Data for processing
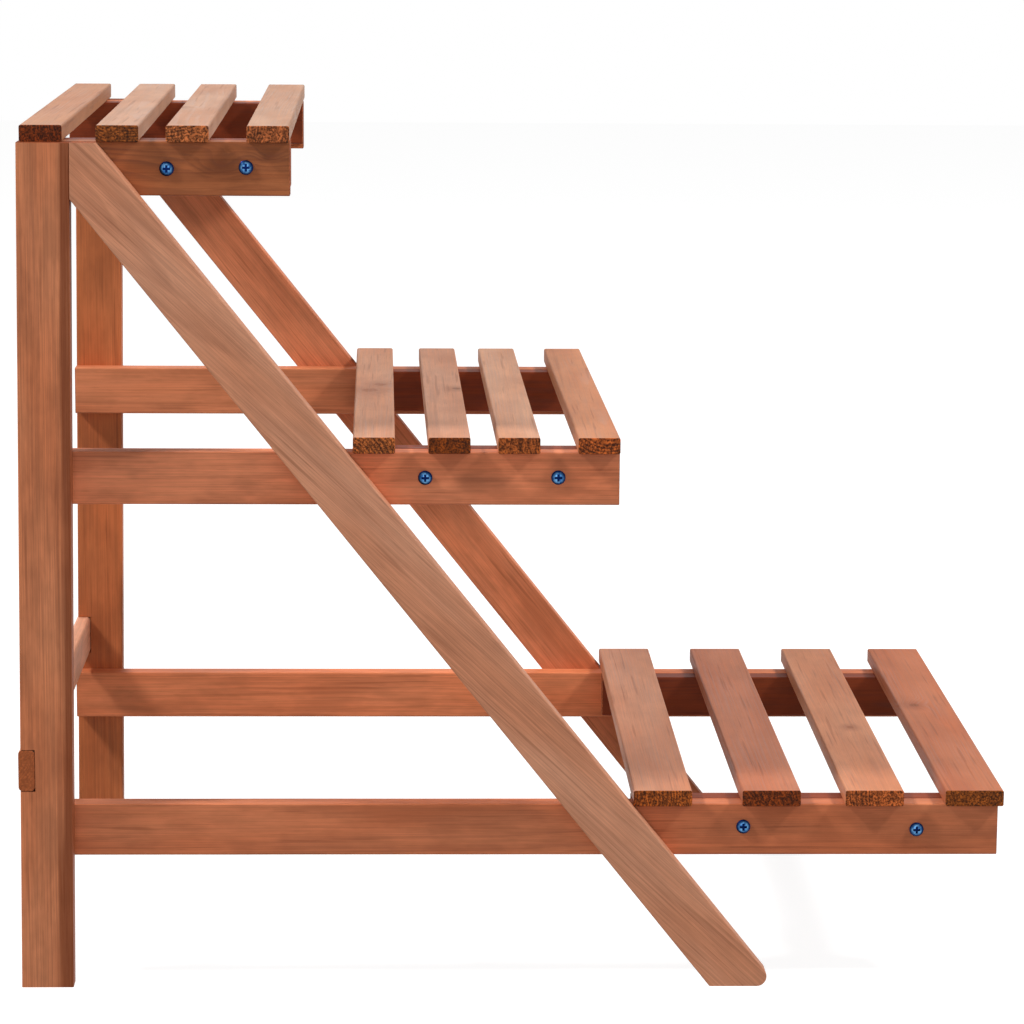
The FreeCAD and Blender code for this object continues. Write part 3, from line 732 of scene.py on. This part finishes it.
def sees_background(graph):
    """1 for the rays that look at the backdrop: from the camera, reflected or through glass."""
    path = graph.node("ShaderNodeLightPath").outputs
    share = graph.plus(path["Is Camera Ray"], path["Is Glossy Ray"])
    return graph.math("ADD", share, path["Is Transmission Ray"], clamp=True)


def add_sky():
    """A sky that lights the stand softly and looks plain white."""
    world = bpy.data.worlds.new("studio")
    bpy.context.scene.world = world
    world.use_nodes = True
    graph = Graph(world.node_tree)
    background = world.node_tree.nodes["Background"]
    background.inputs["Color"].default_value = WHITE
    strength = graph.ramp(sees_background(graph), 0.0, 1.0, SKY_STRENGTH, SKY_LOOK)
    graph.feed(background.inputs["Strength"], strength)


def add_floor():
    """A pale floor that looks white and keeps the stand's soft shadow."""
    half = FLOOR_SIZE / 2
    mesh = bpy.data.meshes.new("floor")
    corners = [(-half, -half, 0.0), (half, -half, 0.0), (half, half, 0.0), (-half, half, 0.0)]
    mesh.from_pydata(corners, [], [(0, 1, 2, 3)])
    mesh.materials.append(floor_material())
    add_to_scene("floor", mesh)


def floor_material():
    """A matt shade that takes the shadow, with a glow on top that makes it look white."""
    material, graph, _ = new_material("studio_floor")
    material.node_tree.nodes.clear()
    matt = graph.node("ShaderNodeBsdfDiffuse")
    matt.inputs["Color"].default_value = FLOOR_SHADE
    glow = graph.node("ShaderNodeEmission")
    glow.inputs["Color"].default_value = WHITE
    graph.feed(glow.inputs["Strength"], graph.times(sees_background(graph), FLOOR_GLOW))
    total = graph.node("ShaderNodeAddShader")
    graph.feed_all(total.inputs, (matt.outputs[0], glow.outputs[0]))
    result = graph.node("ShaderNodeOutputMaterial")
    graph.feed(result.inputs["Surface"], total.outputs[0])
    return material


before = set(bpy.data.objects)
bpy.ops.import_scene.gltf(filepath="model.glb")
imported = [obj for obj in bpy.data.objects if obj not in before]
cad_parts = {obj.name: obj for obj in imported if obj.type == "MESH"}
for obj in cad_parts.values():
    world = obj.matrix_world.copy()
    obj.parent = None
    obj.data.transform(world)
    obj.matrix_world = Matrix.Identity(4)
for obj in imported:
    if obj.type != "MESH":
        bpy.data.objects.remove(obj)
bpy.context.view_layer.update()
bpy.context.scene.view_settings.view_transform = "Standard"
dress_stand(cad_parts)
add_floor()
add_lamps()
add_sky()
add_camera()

...

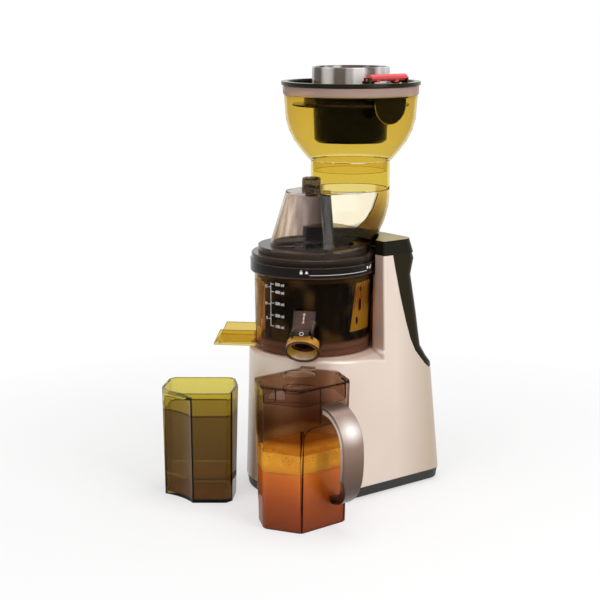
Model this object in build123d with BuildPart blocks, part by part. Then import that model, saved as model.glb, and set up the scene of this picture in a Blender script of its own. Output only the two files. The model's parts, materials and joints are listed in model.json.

Problem details
Copy all lines from the material that hold "before".

Written response
before = set(bpy.data.objects)
imported = [obj for obj in bpy.data.objects if obj not in before]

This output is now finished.